A. Structure and Content of Citizen Training

A randomized experimental intervention demonstrated that citizen training about waste segregation successfully reduced the urban waste footprint and enhanced local environmental sustainability.

  1. Direct Behavioral Impact: Citizen training delivered a significant increase in segregation-at-source among trained households. In one study, segregation rates rose by 4.5 to 6.1 percentage points soon after training began (relative to a 10% baseline). Furthermore, the intervention resulted in a persistent tripling of the segregation rate months after the program concluded.
  2. Environmental and Economic Benefits: The citizen training program proved highly cost-effective, yielding a double-digit benefit-to-cost ratio (between 10.4 and 11.1 when including environmental savings from methane emission reductions).
  3. Spillover Effects: The intervention generated positive and sizable spatial spillovers, meaning that not-yet-trained neighboring buildings increased their waste segregation behavior due to proximity to trained clusters.
  4. Key Training Components: Effective training programs must provide basic knowledge and practical methods:
    • Focus on circular economy principles of reduction, reuse, and recycling.
    • Include discussions on the health and environmental impacts of poor waste management and open dumping.
    • Offer practical demonstrations and practice sessions for segregation and home composting.
    • Encourage an increase in the number of household bins, which suggests increased waste segregation.

B. Community Awareness and Stakeholder Engagement

Massive community awareness campaigns, often employing Information, Education, and Communication (IEC) strategies, are essential for successful integrated solid waste management (ISWM).

  1. Timing and Scope: Awareness campaigns for the 3Rs should start as soon as possible, ideally even before the construction phase of new SWM infrastructure, to allow practices to take root in the community's consciousness.
  2. Multi-Sectoral Promotion: Waste reduction must be actively promoted to households, wards, schools, public offices, and commercial and institutional establishments.
  3. Educational Institutions: Schools and colleges serve as pivotal platforms for fostering environmental awareness and instilling pro-environmental values in younger generations.

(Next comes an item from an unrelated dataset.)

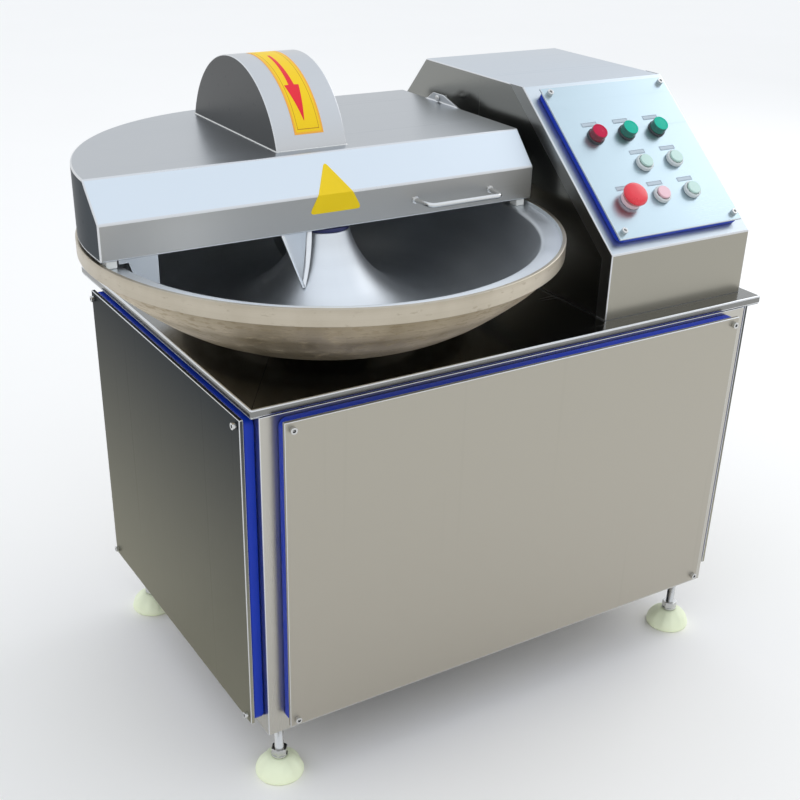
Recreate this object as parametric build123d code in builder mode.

Environmental education should be integrated into school curricula. Students' enhanced awareness can lead them to become environmental ambassadors within their households, fostering a community-wide practice.
  4. Targeted Strategies: Education should be sensitive to socio-demographic factors:
    • Gender: Targeted campaigns should recognize and leverage the role of female students and women, who often demonstrate higher knowledge, more positive attitudes, and better practices in segregation. Policy must address the gendered nature of waste management by actively engaging men and supporting women's unpaid waste labor.
    • Family Structure: Knowledge transfer is often higher in joint families due to intergenerational learning; targeted programs can address knowledge gaps in nuclear families.
    • Economic Status: Targeted educational programs are needed for households receiving remittances, as these families may exhibit less positive attitudes toward segregation, prioritizing convenience over sustainable practices.

II. Policy Frameworks and Enforcement Mechanisms

Policy frameworks establish the legal basis, financial sustainability, and necessary infrastructure required to support and maintain sustainable waste behaviors.

A. Legal Mandates and Enforcement

Policy must provide clear guidelines and enforcement mechanisms to ensure compliance.

  1. Solid Waste Management Legislation: National policies, such as Nepal's Solid Waste Management Act (2011), mandate the promotion of the 3Rs and segregation of municipal solid waste (MSW) at the source. This responsibility is delegated primarily to local municipalities.
  2. Polluters' Pay Principle: Policy must institutionalize and strictly enforce the Polluters' Pay principle through city ordinances, regulations, sanctions, fines, or penalties against violators. Improving enforcement of penalties is highlighted as essential for achieving practical financial viability in SWM systems.
  3. Managing Hazardous Wastes: Legal frameworks must ensure that specific hazardous streams—such as health care wastes, industrial wastes, and e-wastes—are managed separately and banned from entering sanitary landfills to protect public health and the environment.
  4. Addressing Policy-Practice Gaps: Policies must be carefully implemented. An intervention imposing a fine for lack of segregation in Kathmandu failed because city workers subsequently dumped the segregated waste together, causing citizens to stop segregating. Policy must ensure that city workers and infrastructure uphold the integrity of the segregation chain.

B. Supporting Infrastructure and Financial Sustainability

Policy must prioritize infrastructure development and economic mechanisms that incentivize and reward desired public behavior.

  1. Source Segregation Infrastructure: The responsibility for source separation rests with households, businesses, commercial, and institutional centers. Policy must support this by advising the provision of at least two types of color-coded storage containers for organic/biodegradable waste (green) and inorganic/recyclable waste (red).
  2. Resource Recovery Facilities: Municipalities should support the development of backyard/ward-level composting and identify sites for Materials Recovery Facilities (MRFs) to handle dry recyclable waste.
  3. Incentivizing the 3Rs: Policy should make the prospect of producing compost from waste and recovering resources from recyclables attractive for households and wards.
    • Financial resources should be sourced from user fees and the proceeds of composting activities and the sale of recyclable materials.
    • Promoting compost use and expanding recycling markets are critical for financial viability and sustainability.
  4. Leadership and Commitment: The success of integrated SWM systems relies fundamentally on the commitment of city leadership to good governance and exercising the political will to enforce relevant legislation. Continuous monitoring and regular evaluation of waste characterization studies are necessary to adapt operational parameters and policies over time.